DESCRIPTION OF THE TASK: Everything from the line with "hide_parts(NODE)" to the end of the data should be restated word for word, and nothing before it.
== COLLECTED DATA ==
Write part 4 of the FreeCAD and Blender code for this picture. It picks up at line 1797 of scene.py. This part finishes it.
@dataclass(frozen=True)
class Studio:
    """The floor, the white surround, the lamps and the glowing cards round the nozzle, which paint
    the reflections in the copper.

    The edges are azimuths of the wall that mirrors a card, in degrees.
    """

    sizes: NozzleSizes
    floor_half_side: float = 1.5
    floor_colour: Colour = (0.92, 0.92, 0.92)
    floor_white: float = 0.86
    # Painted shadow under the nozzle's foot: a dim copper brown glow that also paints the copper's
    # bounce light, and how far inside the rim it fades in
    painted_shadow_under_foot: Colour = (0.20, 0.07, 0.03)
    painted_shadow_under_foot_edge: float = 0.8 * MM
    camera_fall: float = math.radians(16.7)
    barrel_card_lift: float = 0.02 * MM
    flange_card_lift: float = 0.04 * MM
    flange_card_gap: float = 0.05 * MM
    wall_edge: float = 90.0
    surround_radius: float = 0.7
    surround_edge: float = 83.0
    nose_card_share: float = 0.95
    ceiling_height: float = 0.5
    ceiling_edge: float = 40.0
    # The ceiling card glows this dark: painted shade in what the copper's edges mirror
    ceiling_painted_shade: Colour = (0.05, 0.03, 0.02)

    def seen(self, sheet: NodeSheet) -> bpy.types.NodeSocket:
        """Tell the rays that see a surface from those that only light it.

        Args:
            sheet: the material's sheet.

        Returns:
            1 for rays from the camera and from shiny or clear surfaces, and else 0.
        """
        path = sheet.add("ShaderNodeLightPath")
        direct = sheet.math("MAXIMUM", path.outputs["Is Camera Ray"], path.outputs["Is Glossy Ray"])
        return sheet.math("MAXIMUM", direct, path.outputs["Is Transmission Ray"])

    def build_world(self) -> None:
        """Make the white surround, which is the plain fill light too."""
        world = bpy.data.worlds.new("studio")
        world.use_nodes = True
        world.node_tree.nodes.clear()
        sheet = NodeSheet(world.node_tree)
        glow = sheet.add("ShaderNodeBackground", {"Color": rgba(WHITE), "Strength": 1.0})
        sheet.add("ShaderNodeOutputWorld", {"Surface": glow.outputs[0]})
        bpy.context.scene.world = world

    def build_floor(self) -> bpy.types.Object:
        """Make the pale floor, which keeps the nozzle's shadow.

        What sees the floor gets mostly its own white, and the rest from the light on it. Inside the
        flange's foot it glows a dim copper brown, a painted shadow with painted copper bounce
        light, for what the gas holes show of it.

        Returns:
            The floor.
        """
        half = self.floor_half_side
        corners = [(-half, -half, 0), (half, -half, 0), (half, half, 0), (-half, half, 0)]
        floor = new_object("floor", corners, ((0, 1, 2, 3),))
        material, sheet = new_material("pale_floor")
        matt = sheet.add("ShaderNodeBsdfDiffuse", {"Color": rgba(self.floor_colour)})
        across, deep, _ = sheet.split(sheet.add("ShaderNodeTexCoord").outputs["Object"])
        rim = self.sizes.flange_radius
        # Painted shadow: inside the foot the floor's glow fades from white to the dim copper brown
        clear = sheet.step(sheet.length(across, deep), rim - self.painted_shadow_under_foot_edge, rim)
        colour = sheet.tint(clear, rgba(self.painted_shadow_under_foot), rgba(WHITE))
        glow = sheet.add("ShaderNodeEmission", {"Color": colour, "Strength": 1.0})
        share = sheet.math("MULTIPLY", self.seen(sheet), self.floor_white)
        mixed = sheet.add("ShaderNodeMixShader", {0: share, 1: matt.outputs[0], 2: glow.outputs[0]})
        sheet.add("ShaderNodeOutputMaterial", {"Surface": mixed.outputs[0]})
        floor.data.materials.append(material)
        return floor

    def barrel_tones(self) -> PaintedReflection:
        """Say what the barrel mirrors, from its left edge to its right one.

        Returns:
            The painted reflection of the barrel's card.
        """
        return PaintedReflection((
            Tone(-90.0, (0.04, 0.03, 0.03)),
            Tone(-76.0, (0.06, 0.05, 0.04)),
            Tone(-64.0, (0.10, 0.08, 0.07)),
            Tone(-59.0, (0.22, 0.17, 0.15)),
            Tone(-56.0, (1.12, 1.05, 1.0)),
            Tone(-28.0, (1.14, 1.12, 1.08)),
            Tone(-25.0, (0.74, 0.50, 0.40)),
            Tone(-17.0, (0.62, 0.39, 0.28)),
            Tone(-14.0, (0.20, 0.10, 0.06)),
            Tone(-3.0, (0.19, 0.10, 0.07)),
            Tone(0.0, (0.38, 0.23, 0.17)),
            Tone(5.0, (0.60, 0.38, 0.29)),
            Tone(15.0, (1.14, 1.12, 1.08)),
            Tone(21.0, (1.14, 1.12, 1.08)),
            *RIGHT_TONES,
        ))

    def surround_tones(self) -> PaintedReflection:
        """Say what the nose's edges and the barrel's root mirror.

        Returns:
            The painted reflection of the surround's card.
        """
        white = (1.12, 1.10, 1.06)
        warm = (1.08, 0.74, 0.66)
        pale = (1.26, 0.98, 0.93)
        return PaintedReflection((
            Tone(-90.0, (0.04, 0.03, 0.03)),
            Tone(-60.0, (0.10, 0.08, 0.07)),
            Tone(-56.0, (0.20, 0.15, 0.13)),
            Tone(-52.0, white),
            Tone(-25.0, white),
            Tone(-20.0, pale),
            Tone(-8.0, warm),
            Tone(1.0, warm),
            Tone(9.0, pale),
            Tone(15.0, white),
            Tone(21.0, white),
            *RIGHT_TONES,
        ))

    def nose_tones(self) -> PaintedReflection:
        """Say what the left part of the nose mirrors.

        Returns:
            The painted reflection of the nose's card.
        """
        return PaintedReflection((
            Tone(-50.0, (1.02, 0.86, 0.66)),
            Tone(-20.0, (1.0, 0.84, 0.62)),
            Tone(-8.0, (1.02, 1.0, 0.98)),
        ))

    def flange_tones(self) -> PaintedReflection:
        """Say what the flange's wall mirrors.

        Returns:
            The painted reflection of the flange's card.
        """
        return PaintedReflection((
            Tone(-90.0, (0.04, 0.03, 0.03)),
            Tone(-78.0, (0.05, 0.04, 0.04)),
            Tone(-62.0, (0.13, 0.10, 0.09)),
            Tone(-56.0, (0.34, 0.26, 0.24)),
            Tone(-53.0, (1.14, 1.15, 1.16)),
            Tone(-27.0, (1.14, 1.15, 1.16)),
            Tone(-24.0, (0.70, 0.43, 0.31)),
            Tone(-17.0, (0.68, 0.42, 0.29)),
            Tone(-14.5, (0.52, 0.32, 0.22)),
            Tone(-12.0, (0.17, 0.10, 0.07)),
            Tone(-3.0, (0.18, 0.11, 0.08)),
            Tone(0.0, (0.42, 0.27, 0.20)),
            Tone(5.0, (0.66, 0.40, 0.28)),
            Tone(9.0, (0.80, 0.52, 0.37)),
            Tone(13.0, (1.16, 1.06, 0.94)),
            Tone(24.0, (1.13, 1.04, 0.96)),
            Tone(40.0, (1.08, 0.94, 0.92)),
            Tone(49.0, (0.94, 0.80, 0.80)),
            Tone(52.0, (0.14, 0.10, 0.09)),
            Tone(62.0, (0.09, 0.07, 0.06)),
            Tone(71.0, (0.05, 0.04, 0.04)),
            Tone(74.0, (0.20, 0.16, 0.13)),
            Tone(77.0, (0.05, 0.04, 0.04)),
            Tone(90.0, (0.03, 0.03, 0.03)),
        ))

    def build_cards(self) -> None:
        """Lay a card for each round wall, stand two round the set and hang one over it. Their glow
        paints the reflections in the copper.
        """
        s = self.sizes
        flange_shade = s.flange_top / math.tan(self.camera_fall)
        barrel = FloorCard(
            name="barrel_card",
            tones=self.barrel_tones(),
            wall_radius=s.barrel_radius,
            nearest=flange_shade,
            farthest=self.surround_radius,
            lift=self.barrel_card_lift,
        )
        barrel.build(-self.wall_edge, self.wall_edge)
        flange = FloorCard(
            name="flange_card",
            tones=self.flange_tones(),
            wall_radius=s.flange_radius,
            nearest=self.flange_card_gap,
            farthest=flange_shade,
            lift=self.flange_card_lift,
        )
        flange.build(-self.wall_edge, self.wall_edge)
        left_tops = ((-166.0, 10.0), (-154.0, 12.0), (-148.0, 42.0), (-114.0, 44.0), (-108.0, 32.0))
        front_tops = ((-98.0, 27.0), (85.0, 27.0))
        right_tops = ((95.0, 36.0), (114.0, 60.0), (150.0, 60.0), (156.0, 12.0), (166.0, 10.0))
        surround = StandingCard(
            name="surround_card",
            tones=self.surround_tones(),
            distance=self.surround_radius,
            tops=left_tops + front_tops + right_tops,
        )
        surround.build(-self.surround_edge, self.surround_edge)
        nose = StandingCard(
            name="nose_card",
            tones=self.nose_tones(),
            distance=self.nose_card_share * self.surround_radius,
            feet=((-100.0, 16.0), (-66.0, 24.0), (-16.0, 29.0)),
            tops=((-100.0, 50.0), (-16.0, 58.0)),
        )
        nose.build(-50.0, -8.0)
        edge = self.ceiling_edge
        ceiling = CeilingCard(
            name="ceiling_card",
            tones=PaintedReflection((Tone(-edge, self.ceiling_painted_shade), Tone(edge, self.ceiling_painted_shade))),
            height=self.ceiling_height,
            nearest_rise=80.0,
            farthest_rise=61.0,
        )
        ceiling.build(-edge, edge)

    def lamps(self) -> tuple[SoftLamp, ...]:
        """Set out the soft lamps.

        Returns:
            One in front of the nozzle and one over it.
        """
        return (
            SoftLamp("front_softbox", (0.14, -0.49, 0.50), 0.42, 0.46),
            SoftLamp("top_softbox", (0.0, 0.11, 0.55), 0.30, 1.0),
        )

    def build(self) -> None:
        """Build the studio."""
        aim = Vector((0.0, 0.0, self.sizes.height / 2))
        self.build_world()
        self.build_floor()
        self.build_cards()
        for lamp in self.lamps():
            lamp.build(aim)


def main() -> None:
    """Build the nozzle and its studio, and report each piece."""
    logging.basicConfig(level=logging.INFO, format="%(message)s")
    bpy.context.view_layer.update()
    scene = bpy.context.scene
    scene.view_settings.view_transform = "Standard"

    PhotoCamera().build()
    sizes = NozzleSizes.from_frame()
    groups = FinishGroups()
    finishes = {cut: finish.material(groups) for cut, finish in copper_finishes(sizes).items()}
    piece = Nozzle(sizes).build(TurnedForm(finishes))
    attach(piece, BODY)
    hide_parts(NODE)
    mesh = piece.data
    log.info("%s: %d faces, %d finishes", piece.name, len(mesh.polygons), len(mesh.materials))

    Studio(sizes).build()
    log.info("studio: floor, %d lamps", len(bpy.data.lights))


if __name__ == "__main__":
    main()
===
COMPLETE OUTPUT:
    hide_parts(NODE)
    mesh = piece.data
    log.info("%s: %d faces, %d finishes", piece.name, len(mesh.polygons), len(mesh.materials))

    Studio(sizes).build()
    log.info("studio: floor, %d lamps", len(bpy.data.lights))


if __name__ == "__main__":
    main()